Depression, anxiety and hallucinations are examples of some of the mental pain that can lead to suicidality. When felt at the more extreme end of the spectrum, these symptoms/conditions are all-consuming. They can convince you that you're useless. They can convince you that you are a burden on your family. They can convince you that you will never contribute to society, you are dangerous, you are in danger and that the world is better if you are dead. They can cause tremendous anguish in the sufferer. People who are suicidal often think about it as an option because they think it will be better for others. What's selfish about that? Sure, they're wrong, and even if their illness makes them a little needier, it doesn't matter. Being wrong does not a selfish act make, so why not leave these poor folks to rest? If suicide really bothers you, maybe don't waste time calling it selfish and spend that time showing someone their value.

Nature, Talking to a Friend, Etc. is Better Than Medicine

I see these memes all the time online. They'll have pictures of a puppy and say "the only therapy I need" or show a forest and read "medicine is bullsh*t, doctors should prescribe a hike." There are so many of these I've lost track. Listen, we all know that the happy things in life are good for people with mental illness. They're good for all of us. That doesn't mean they can replace medication. Medication can save people's lives. This kind of misinformation backed up with a dismissive "it's what works for me" only proves that these people aren't mentally ill. They're just people having people problems. That's fine. Go for a walk. I'll be over here taking my prescribed medications so that I can also go for a walk.
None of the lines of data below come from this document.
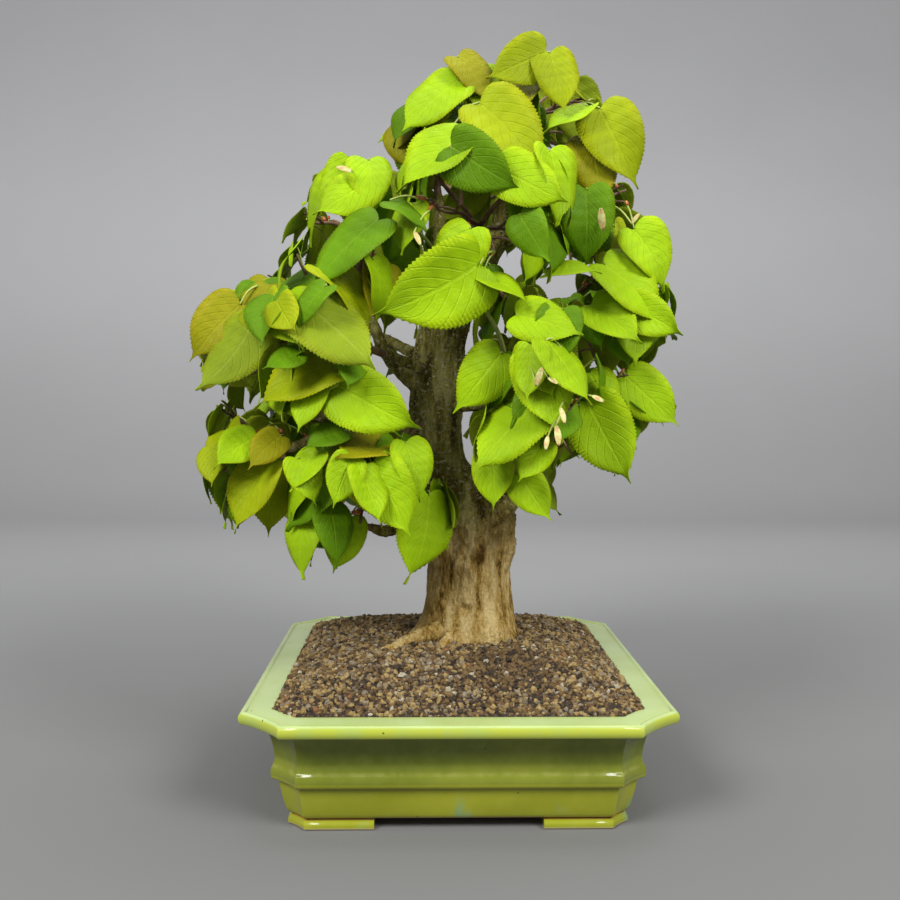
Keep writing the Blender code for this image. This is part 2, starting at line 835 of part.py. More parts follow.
def make_foliage():
    green = material("linden_leaf", (0.27, 0.50, 0.035), 0.45)
    limbs = limb_trees()
    grown = []
    for name in MASSES:
        pieces, leaves, twigs = grow_mass(name, limbs, grown)
        grown += leaves + twigs
        mass = join_mass(name, pieces)
        finish(mass, green)
        print(f"{name}: {len(leaves)} leaves, {len(mass.data.loop_triangles)} triangles")


def main():
    for body in list(bpy.data.objects):
        bpy.data.objects.remove(body)
    make_pot()
    make_soil()
    make_trunk()
    make_boughs()
    make_foliage()


main()
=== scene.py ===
import math
import random

import bmesh
import bpy
import numpy as np
from mathutils import Matrix, Vector, noise
from mathutils.bvhtree import BVHTree


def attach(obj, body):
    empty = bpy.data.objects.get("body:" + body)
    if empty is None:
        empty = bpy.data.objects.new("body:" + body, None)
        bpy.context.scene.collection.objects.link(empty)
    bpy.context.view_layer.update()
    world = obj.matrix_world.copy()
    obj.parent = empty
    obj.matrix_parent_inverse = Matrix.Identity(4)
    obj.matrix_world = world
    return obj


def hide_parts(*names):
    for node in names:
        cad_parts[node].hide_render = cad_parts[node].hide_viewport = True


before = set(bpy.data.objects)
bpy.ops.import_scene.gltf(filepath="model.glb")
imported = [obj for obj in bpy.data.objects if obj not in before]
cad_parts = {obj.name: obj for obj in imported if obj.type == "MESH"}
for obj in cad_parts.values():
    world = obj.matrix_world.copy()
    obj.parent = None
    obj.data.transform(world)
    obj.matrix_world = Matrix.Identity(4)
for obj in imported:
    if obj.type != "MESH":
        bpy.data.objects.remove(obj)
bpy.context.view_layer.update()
potMiddleX = 0.015  # the pot stands this far to the right of the frame's middle
print("frame loaded")


# Shader nodes

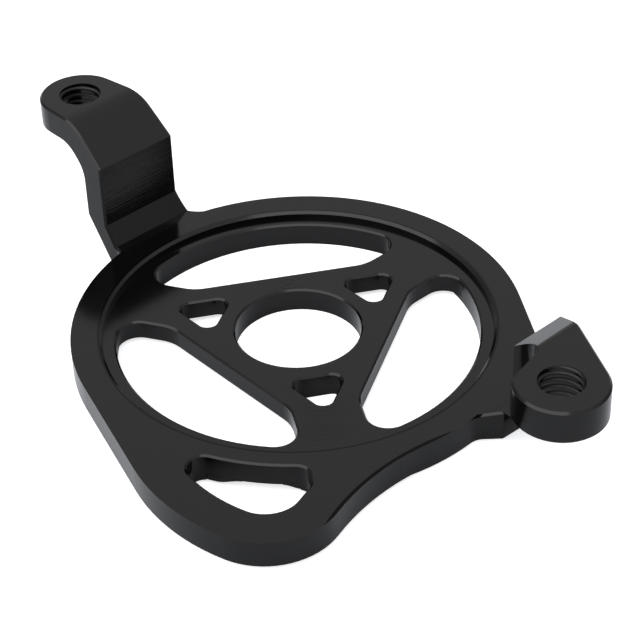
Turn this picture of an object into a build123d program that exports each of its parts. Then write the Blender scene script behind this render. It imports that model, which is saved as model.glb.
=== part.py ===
from build123d import *
from math import acos, asin, atan2, cos, degrees, radians, sin, sqrt
import os

# Engine case cover: one plate milled from solid aluminium, in millimetres.
# The origin is on the axis of the centre bore, in the plane of the seat under the plate.
# Two stepped straps, an arm and a lug, rise from the plate in opposite directions along
# the strap line, and each ends in an eye with a tapped hole.

# Plate, seen from above
rim_radius = 37.55           # round outside of the plate
rim_width = 5.15             # from the outside in to the shallow round recess
window_ledge = 2.2           # from the recess's wall in to the three big windows
bore_radius = 10.5
chord_distance = 15.0        # straight inner wall of each window, from the bore axis
window_angle = 101.3         # direction of the first window
spoke_half_width = 5.55      # spokes are left between the windows, with parallel sides
window_rim_corner = 3.5
window_chord_corner = 6.3
triangle_distance = 16.45    # centre of each small window, from the bore axis
triangle_radius = 6.0        # to its sharp corners
triangle_corner = 1.7

# Levels, up from the seat
web_top = 4.15
rim_top = 5.35
web_underside = 0.85
plate_underside = 0.45
hub_wall = 3.7               # round seat about the bore
register_inset = 4.15        # from the rim's outside in to the seat ring below
groove_width = 2.7           # relief groove round the seat ring
groove_top = 1.5

# Foot of the plate, an offset lobe that holds a slot
lobe_start_angle = 204.2     # where the straight flank leaves the round rim
lobe_flank = 22.0
lobe_shoulder_radius = 34.9
lobe_shoulder_turn = 34.7
lobe_tip_radius = 12.1
lobe_hollow_radius = 41.5    # hollow flank that runs back into the rim
slot_wall = 6.5              # wall between the slot and the outline
slot_rim_overlap = 1.55      # how far the slot's inner side lies inside the round rim's outside
slot_start_angle = -116.2
slot_end_angle = -87.8
slot_corner = 2.3

# Strap line: p runs along it, towards the lug, and q across it
strap_angle = -48.0

# Arm, on the negative side of the strap line
arm_hole_reach = 13.5        # hole's centre, out from the riser's inner face
arm_hole_q = -1.0
arm_eye_radius = 7.05
arm_right_q = 8.1            # right side of the riser; the left side is level with the eye
arm_top = 26.95              # level of the eye's top
arm_thickness = 5.0
arm_foot_gap = 0.85          # where the foot facet starts, out from the rim's outside
arm_foot_run = 2.2           # from there out to the riser's inner face
arm_foot_rise = 3.5
arm_bevel = 6.6              # 45 degree facet under the eye, each way
arm_brow_radius = 7.0        # rounds the facet into the eye's top
arm_bend_radius = 5.0        # rounds the bends of the outer side
arm_underside_gap = 1.85     # where the outer foot facet starts, out from the rim's outside
arm_outer_foot = 9.2         # level where that facet meets the outer face
arm_left_fillet = 1.7
arm_right_fillet = 6.0

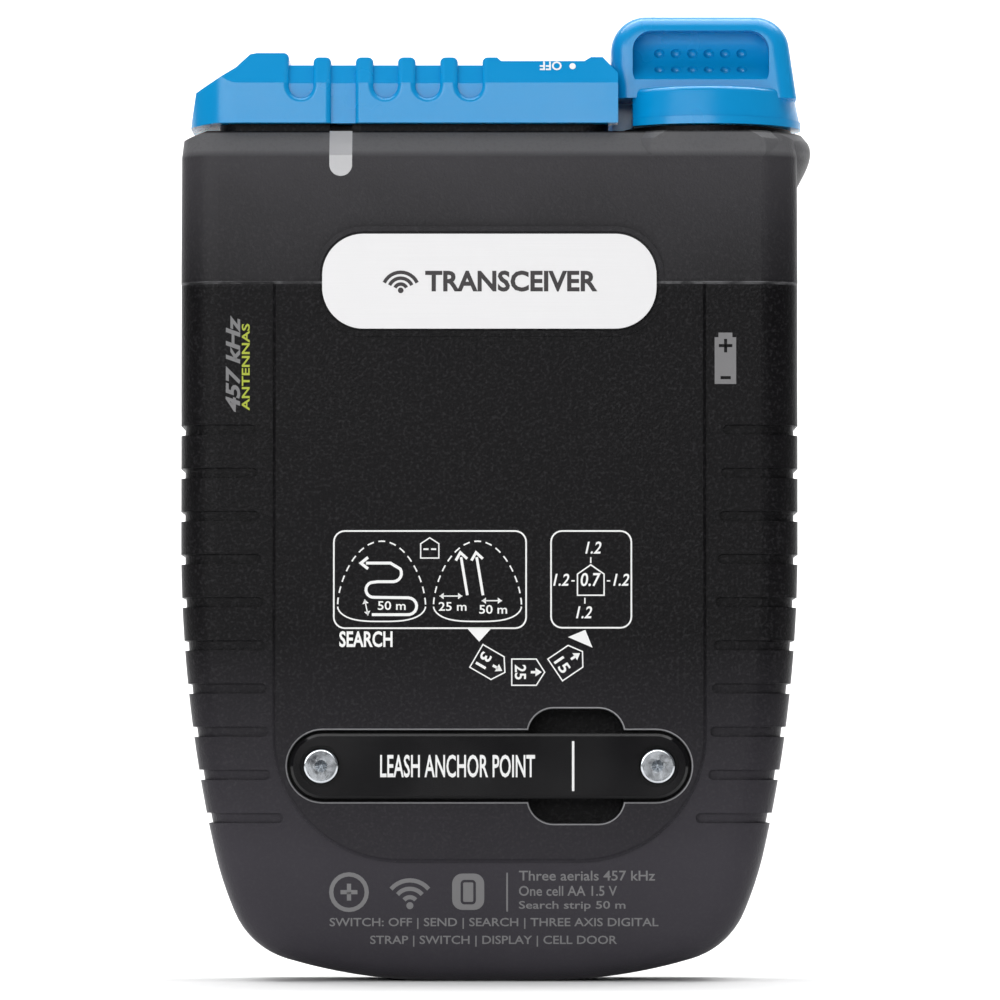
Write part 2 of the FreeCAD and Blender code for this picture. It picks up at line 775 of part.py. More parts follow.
def battery_door_shape(outer, cavity):
    """Corner lid over the cell, with two tongues that slide under the front cover."""
    lid = outer.cut(cavity).common(door_region(dim("door_gap")))
    inside = dim("front_plane") - dim("wall")
    edge = dim("door_edge")
    tongues = []
    for low in TONGUES:
        arm = block(edge - 1.8, edge + 2.5, inside - 1.2, inside - 0.3, low, low + 12)
        root = block(edge + 0.6, edge + 2.5, inside - 0.6, inside + 0.3, low, low + 12)
        tongues.append(arm.fuse(root))
    lid = lid.fuse(tongues)
    x, z = DOOR_LOCK
    lid = lid.cut(rod(3.3, (x, dim("front_plane") - 1.2, z), (x, MARGIN, z)))
    return lid.cut(rod(1.65, (x, 0, z), (x, MARGIN, z)))


case_outer = outer_case().fuse(plinth())
case_inner = case_cavity()
feature("rear_cover", rear_cover_shape(case_outer, case_inner))
feature("front_cover", front_cover_shape(case_outer, case_inner))
feature("case_seal", seal_ring(dim("seal_gap")))
feature("battery_door", battery_door_shape(case_outer, case_inner))


def light_pipe_shape():
    """Blade flush with the case's top edge, and a leg that reaches the lamp."""
    blade = outer_case().common(light_pipe_blade(0.0))
    half = dim("pipe_width") / 2 - 0.3
    middle, low = dim("pipe_centre"), dim("pipe_low") + 0.9
    leg = block(middle - half, middle + half, -6.2, 2.5, low, low + 1.7)
    return blade.fuse(leg)


feature("light_pipe", light_pipe_shape())


# ------------------------------------------------------------------------- sub-parts: the top cover
def cover_block(inset):
    """The blue cover's outer form; inset draws in its roof and long sides."""
    base, left, right = dim("cover_base"), dim("cover_left"), dim("cover_right")
    top, first = dim("cover_top_plane"), dim("first_groove")
    rib_top = top + 0.45
    ridge = top + 1.0 if inset == 0 else rib_top
    outline = [
        (left - 0.3, base - 0.3),
        (left + 0.4, top - 3.7),
        (left + 2.5, top - 2.5),
        (left + 5.2, top - 0.8),
        (left + 6.9, ridge - 0.15),
        (left + 7.7, ridge),
        (first - 0.3, ridge),
        (first + 0.3, rib_top),
        (0.9, rib_top),
        (1.4, top),
        (right - 4.0, top),
        (right - 3.2, top + 0.5),
        (right - 1.8, top + 0.5),
        (right, top - 1.5),
        (right, base),
        (left + 3.0, base),
    ]
    points = [Vector(x, 0, z) for x, z in outline]
    half = dim("cover_half_depth") - inset
    flat = dim("cover_flat_half_depth")
    facet = dim("cover_facet")
    slope = (dim("cover_half_depth") - flat) / (top - facet)
    peak = top + 3.0
    side = [
        Vector(-MARGIN, -half, base - 1),
        Vector(-MARGIN, -half, facet),
        Vector(-MARGIN, -half + slope * (peak - facet), peak),
        Vector(-MARGIN, half - slope * (peak - facet), peak),
        Vector(-MARGIN, half, facet),
        Vector(-MARGIN, half, base - 1),
    ]
    solid = prism(Part.makePolygon(points + points[:1]), -MARGIN, MARGIN)
    solid.translate(Vector(0, 0, -inset))
    roof = Part.Face(Part.makePolygon(side + side[:1])).extrude(Vector(2 * MARGIN, 0, 0))
    return solid.common(roof)


def cover_plan():
    """The cover seen from above: round corners, scooped out round the switch."""
    left, right, half = dim("cover_left"), dim("cover_right"), dim("cover_half_depth")
    solid = block(left - 0.3, right, -half, half, 90, 120)
    solid = solid.makeFillet(5.8, upright_edges(solid, lambda bounds: bounds.XMin < 0))
    axis = dim("knob_axis")
    return solid.cut(rod(dim("knob_sweep") + 0.4, (axis, 0, 80), (axis, 0, 130)))


def cover_grooves():
    """Finger grooves over the roof with round feet; the second runs down to the light pipe."""
    half, low, high = dim("rib_groove_width") / 2, dim("rib_groove_low"), dim("cover_top_plane") + 6
    slots = []
    for i in range(5):
        x = dim("first_groove") + i * dim("rib_pitch")
        foot = low + half if i != 1 else dim("cover_base") - 4
        slot = block(x - half, x + half, -MARGIN, MARGIN, foot, high)
        slots.append(slot.fuse(rod(half, (x, -MARGIN, foot), (x, MARGIN, foot))).removeSplitter())
    return Part.makeCompound(slots)


def groove_mouths(shape):
    """Edges where the finger grooves break out of the cover's roof and sides."""
    inside = cover_block(dim("rib_groove_depth") * 0.5)
    width, pitch = dim("rib_groove_width"), dim("rib_pitch")
    first = dim("first_groove")
    mouths = []
    for edge in shape.Edges:
        middle = edge.valueAt((edge.FirstParameter + edge.LastParameter) / 2)
        if inside.isInside(middle, 0.001, True) or middle.z < dim("cover_base") + 0.01:
            continue
        run = edge.tangentAt((edge.FirstParameter + edge.LastParameter) / 2)
        across = (middle.x - first + pitch / 2) % pitch - pitch / 2
        in_row = first - pitch / 2 < middle.x < first + 4.5 * pitch
        on_wall = abs(abs(across) - width / 2) < 0.01 and abs(run.x) < 0.01
        on_foot = edge.Curve.TypeId != "Part::GeomLine" and abs(across) < width / 2 - 0.01
        if in_row and (on_wall or on_foot):
            mouths.append(edge)
    return mouths


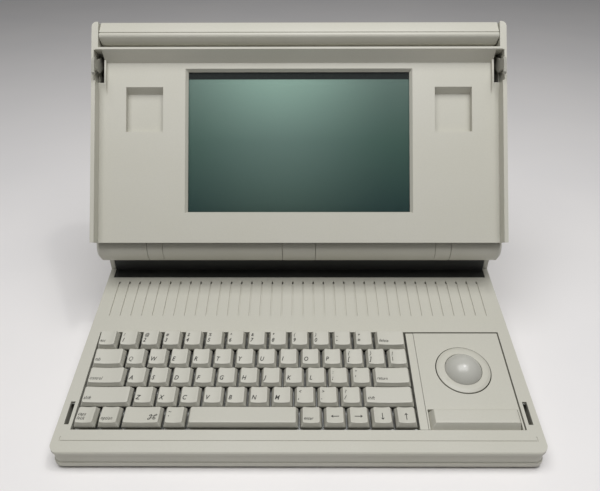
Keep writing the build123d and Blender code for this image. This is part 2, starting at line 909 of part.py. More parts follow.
def latch_bar():
    """Steel bar inside the lid's top that ties the two hooks together."""
    half = latch_slot_x - 4
    bar = block(
        -half, half, latch_bar_low, latch_bar_high,
        latch_bar_out - latch_bar_thickness, latch_bar_out,
    )
    return lid_frame * (bar - block(-60, 60, latch_bar_low - 1, latch_bar_low + 2.4, -5, 40))


def latch_hooks():
    """Two hooks that stand out of the lid's top corners and drop into the deck's slots."""
    out0 = latch_bar_out - latch_bar_thickness
    outline = [
        (latch_bar_low, out0),
        (latch_bar_high, out0),
        (latch_bar_high, split_out),
        (hook_high, rim_out - 4),
        (hook_high - 1, hook_out - 2),
        (hook_high - 4, hook_out),
        (hook_low + 1.5, hook_out),
        (hook_low, hook_out - 1.6),
        (hook_low, hook_out - hook_toe),
        (hook_low + 6, hook_out - hook_toe - 0.8),
        (hook_low + 6, face_out + 2),
        (hook_low + 12, split_out),
    ]
    x0 = hook_x - hook_thickness / 2
    hook = prism(outline, x0, x0 + hook_thickness)
    hook += block(latch_slot_x - 4, x0, latch_bar_low, latch_bar_high, out0, latch_bar_out)
    return group([lid_frame * h for h in mirrored(hook)])


# ---- Handle ----


def handle_section():
    """The whole handle bar, with all its long edges rounded."""
    bar = block(-handle_half, handle_half, handle_low, handle_top, handle_back, handle_front)
    return fillet(bar.edges().filter_by(Axis.X), handle_round)


def handle_cap():
    """Outer half of the handle, which faces forward when the lid is shut."""
    bar = handle_section()
    return lid_frame * (bar & block(-200, 200, handle_seam + 0.15, handle_top + 1, -50, 60))


def handle_grip():
    """Inner half of the handle, hollowed for the fingers' side, with tapered ends."""
    bar = handle_section() & block(-200, 200, handle_low - 1, handle_seam, -50, 60)
    for side in (-1, 1):
        wedge = [
            (handle_half - 5, handle_low - 1), (handle_half + 2, handle_low - 1),
            (handle_half + 2, handle_seam - 1),
        ]
        cut = extrude(Plane.XY.offset(-40) * make_face(Polyline(*wedge, close=True)), 100)
        bar -= cut if side > 0 else mirror(cut, about=Plane.YZ)
    for side in (-1, 1):
        x = side * arm_x
        bar -= block(
            x - arm_width / 2, x + arm_width / 2,
            handle_low - 1, handle_low + 6, arm_back, arm_back + arm_thickness,
        )
    return lid_frame * bar


def handle_arms():
    """Two flat steel arms that run down into the lid."""
    arm = block(
        arm_x - arm_width / 2, arm_x + arm_width / 2, arm_low, handle_low + 6,
        arm_back, arm_back + arm_thickness,
    )
    arm -= block(arm_x - 2, arm_x + 2, arm_low + 8, arm_low + 8 + handle_travel, arm_back - 1, 20)
    return group([lid_frame * a for a in mirrored(arm)])


def handle_guides():
    """Moulded channels in the lid's back that the arms slide in."""
    solids = []
    for up in (arm_low + handle_travel + 12, lid_shelf - 22):
        low_out = lid_back_out(up + 12) + lid_wall + 0.05
        guide = block(
            arm_x - arm_width / 2 - 3, arm_x + arm_width / 2 + 3, up, up + 12,
            low_out, arm_back + arm_thickness + 2,
        )
        guide -= block(
            arm_x - arm_width / 2 - 0.3, arm_x + arm_width / 2 + 0.3, up - 1, up + 13,
            arm_back - 0.3, arm_back + arm_thickness + 0.3,
        )
        solids += [lid_frame * g for g in mirrored(guide)]
    return group(solids)


# ---- Keyboard ----


def key_cap(units, dished=True):
    """One hollow cap standing on its stem, centred on its own cell."""
    half = (units * key_pitch - key_gap) / 2
    deep = (key_pitch - key_gap) / 2
    outer = taper(
        (-half, half, -deep, deep), key_skirt_h,
        (-half + key_side_draft, half - key_side_draft, -deep + key_front_draft, deep - key_back_draft),
        key_top_h,
    )
    reach = half - key_side_draft
    if dished:
        curve = (reach**2 + key_dish**2) / (2 * key_dish)
        dish = Pos(0, 0, key_top_h + curve - key_dish) * Rot(90, 0, 0) * Cylinder(curve, 3 * key_pitch)
        outer -= dish & block(-half, half, -20, 20, key_top_h - 2, key_top_h + 1)
    roof = key_top_h - key_dish - key_roof
    draft = (roof - key_skirt_h) / (key_top_h - key_skirt_h)
    low = (-half + key_wall, half - key_wall, -deep + key_wall, deep - key_wall)
    high = (
        low[0] + key_side_draft * draft, low[1] - key_side_draft * draft,
        low[2] + key_front_draft * draft, low[3] - key_back_draft * draft,
    )
    outer -= taper(low, key_skirt_h - 0.01, high, roof)
    stem = stem_size / 2
    return outer + block(-stem, stem, -stem, stem, stem_end_h, roof + 0.2)


def key_places():
    """For each row, each key's units and the middle of its cell on the deck."""
    rows = []
    for n, row in enumerate(key_rows):
        up = well_back - module_clearance - key_gap / 2 - (n + 0.5) * key_pitch
        x = -well_half + module_clearance + key_gap / 2
        places = []
        for units in row:
            places.append((units, x + units * key_pitch / 2, up))
            x += units * key_pitch
        rows.append(places)
    return rows


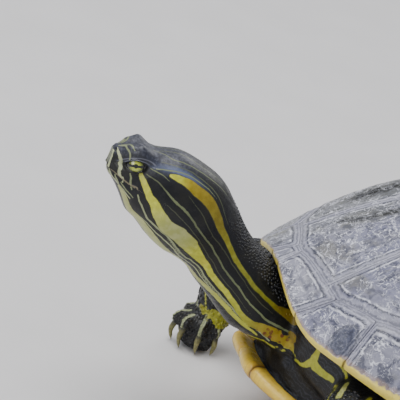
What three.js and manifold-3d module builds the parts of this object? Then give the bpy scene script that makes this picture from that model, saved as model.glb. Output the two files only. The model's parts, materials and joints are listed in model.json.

Mental Illness Means You're Weak

Oh, please. Tell that to soldiers with PTSD. Tell that to people who've survived sexual trauma more times than they can remember. Tell that to the guy managing to take care of his family in spite of voices he hears telling him lies about himself and others. Tell that to the girl having a panic attack in a class and finishing anyway. People with mental illness are not more strong or weak than anyone else. They have to deal with more emotionally, but there are the weak and the strong among us just as there are among any other demographic. We're all just humans and mental illness can happen to any of us.

People With Mental Illness are Violent

This myth is particularly damaging to people with mental illness. I'm not going to argue that there aren't volatile individuals among us. I won't argue that sometimes an agitated sufferer can act out. However, I will argue that mentally ill people aren't the cause of gun violence in America. Mentally ill people don't even make up the majority of gun violence perpetrators. Numbers seem to point to mentally ill individuals being more likely to be victims of violent crimes than perpetrators. As for myself, it would take a lot to get me to do something violent. I'm terrified of even accidentally hurting someone, let alone doing it on purpose.

Mental Disorders Aren't Medical Conditions

Thanks to Scientology, anti-pharm and armchair doctors across the world, there is a common misconception that mental disorders aren't the same as medical conditions. Thanks for that one, guys. That's why you can't get decent help in an ER for a psych crisis. Your brain is part of your body. I'm not sure if they've noticed that yet, but yeah. It's not separate. It's an organ inside of your body. If it malfunctions, you have a medical condition. It's only differentiated inasmuch as a heart doctor is for your heart. A mental health professional is for your brain and may be part of a patient's support team that includes a neurologist.

I get that a lot of misunderstandings come from personal experience with a few mentally ill individuals or simply from ignorance. Just try to remember that anecdotes aren't evidence and what a person does to treat their condition is none of your business. We're all just trying to feel better.